Complex music is built using these basic shapes.

I find that babies, toddlers, preschoolers, as well as children identified as having autism, dyslexia, and other learning differences, the neurospicy kids can not only readily understand the simple language of up and down, long and short, and loud and quiet, as they relate to fun little songs and games but they thrive using this method and are able to apply the patterns to other areas of learning.

Eventually they learn that the Dog on the piano keyboard represents the letter D, the Garage where they’ve been parking cars and trucks represents the letter G, and so on. When they’re older (this age varies with every child) they learn to recognize where the dog lives on the staff, and which garage is high and which is low [Garage staff page].  They know how to listen and play by ear, to transpose, improvise, and to read and write music using these little shapes along with rhythmic patterns.  When they’re given music on a staff, it can be challenging, but it isn’t daunting, because their default method of reading music is by shapes.  They’re ready to learn larger intervals or shapes, and readily follow new, more complex patterns.

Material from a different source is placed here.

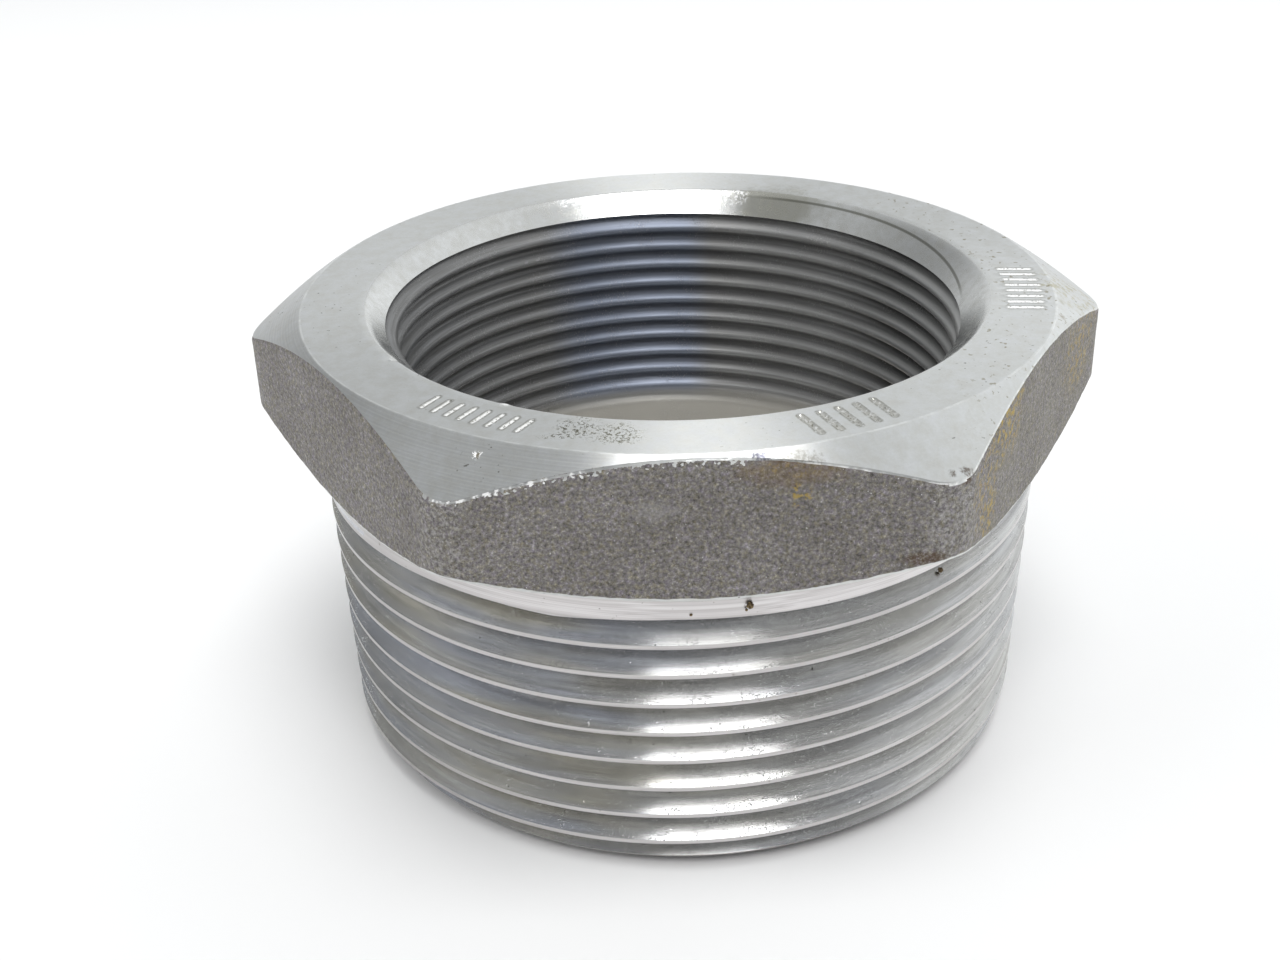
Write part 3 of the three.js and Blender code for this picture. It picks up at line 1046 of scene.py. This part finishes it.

We use super fun games to help kids transition into using the full staff when they’re ready, and it feels like home, because they’ve been rolling around on it and playing fun games that help them to navigate high and low, since they were tiny

Baby and Toddler Playing

These kids flow right past the ABC Wall, because they use the letters as a reference, not as a default method of decoding music.

Research now supports what musicians have sensed all along:  that music training gives kids all kinds of advantages as they grow up – from easier access to language, to creative thinking (especially when they learn to improvise,) to developing stronger relationship skills.

Teaching music early to all children, using tools that will benefit them long term, will gives all kids a better start in life, and my hope is that it will be one piece to the puzzle of creating a more connected, more confident, peaceful civilization for all of our kids to live in.